Judd and Davidson: We hear stories about how folks sign on the dotted line with a promise that they can have access to a benefit after a certain “wait period.” For example, they can work remotely three times a week, or shift their schedule to more flexible hours after the first six months. This is dangerous in an economy with this much uncertainty. Policies can change and organizations can go back on their promises. As a general “watch out,” we’d say that if you accept a job with conditional components, make sure you’d be at peace with it even if the conditional components of the offer are never met.
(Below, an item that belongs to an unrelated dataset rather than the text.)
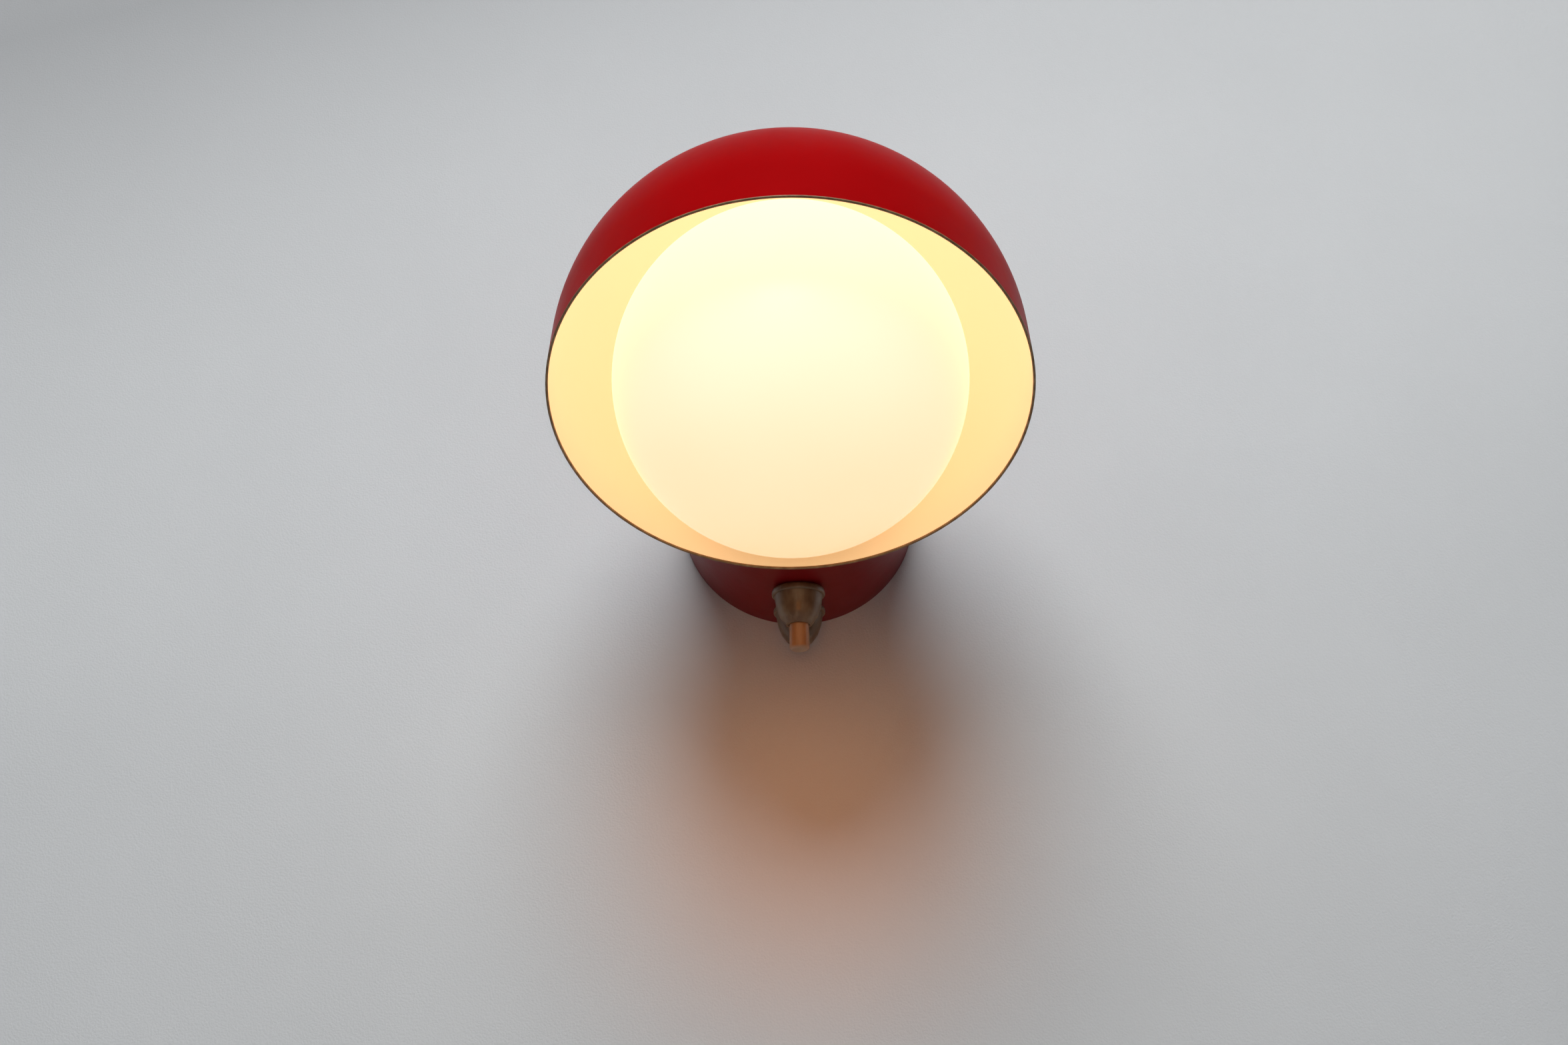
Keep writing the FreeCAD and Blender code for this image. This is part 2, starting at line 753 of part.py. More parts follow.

Robinson: Don't forget the basics. Career success does not begin with a resume and a LinkedIn refresh. It starts with a long, hard look inward at your talents and interests, at the pieces of past jobs that excited you most, at what you do not want. And don't forget that networking still is critical. Applying for jobs on websites without any contact on the inside is a bit like playing slots in Vegas — you might hit it big, but you're more likely to wear out your fingers and lose a bunch of tokens.
What final words of wisdom would you share?
Kroening: Think of the process as a learning-by-doing journey, commit to it, and spend the time answering the more relevant questions that come up — trusting that a great outcome (or next step) will result.
Nash: Those who succeed do so because they have created alignment between their internal world and external environment. Job searching requires mental, emotional, and physical investment; it can be very taxing and stressful. Pay attention to your body’s signals. Give your brain and body what they need to recharge and refuel for peak performance.
Judd and Davidson: Searching for a job is not fun for most people. It can feel really exhausting and frustrating to experience rejection rather continuously. Remember, it’s often not even about you. Take time to break the job search into little tasks that are manageable, like making a list of employers, looking at the job boards, applying for one job a day, etc. Doing small things like that build momentum. And reward yourself for every rejection.
Robinson: Know yourself. Trust yourself. And give yourself permission to flourish and thrive, not just survive. Surround yourself with support — friends, family, and coaches.
Liu: While the pandemic has certainly been challenging, with the right attitude and proactive approach, you can use this time as an opportunity to recalibrate and create the kind of life and career you find truly meaningful. But the onus really is on you to take the brave steps necessary to make it happen.
Taliaferro: Being good at what you do is the price of entry. It's expected. Make sure that you are equally strong, if not stronger, in being. As stated previously — relationships are everything. And the old adage is definitely true — It's not your IQ but your EQ that matters!